Role in Corporate Financing Strategy

Authorized capital plays a strategic role in long-term financial planning. By authorizing more shares than initially needed, companies retain flexibility to:

  • Raise equity without delays in obtaining further approvals
  • Maintain control over share dilution by issuing shares incrementally
  • Attract investors by demonstrating growth capacity
    This planning is especially critical for startups and high-growth ventures seeking venture capital or preparing for an IPO.

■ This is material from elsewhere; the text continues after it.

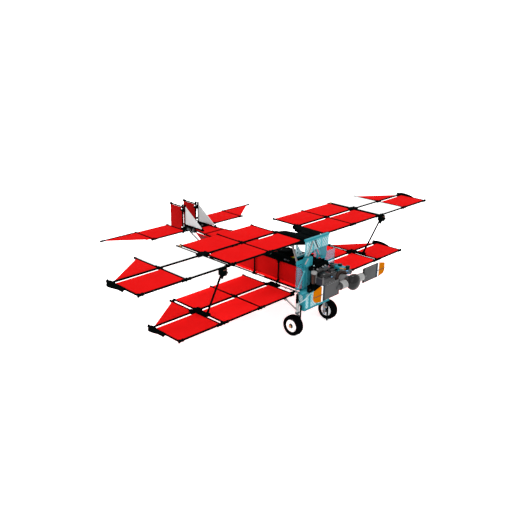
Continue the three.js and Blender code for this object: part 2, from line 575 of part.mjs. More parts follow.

Legal and Regulatory Considerations

The amount of authorized capital must be disclosed in a company's Articles of Incorporation and may affect compliance with corporate law. Some jurisdictions impose a capital duty or stamp tax based on the authorized capital amount. Companies should consult local laws or legal counsel when determining authorized capital to ensure they comply with applicable:

  • Statutory minimum capital requirements
  • Filing and disclosure obligations
  • Fee structures tied to authorized share value

Additionally, changes to authorized capital may require notification to tax authorities or updates to regulatory filings, depending on the jurisdiction.

Frequently Asked Questions

1. What is the difference between authorized capital and issued capital? Authorized capital is the maximum share value a company can issue, while issued capital is the portion actually distributed to shareholders.

2. Can a company operate without using all of its authorized capital? Yes. Companies often retain unissued shares to maintain flexibility for future fundraising or stock options.

3. How can a company increase its authorized capital? By amending its Articles of Incorporation, securing shareholder approval, and paying any necessary filing fees.

4. Why do companies authorize more capital than they initially issue? To accommodate future growth, funding rounds, and to avoid repeated legal processes and costs.

5. Does authorized capital impact taxes or regulatory fees? In some jurisdictions, higher authorized capital may increase incorporation fees or require specific tax disclosures. Always consult legal counsel.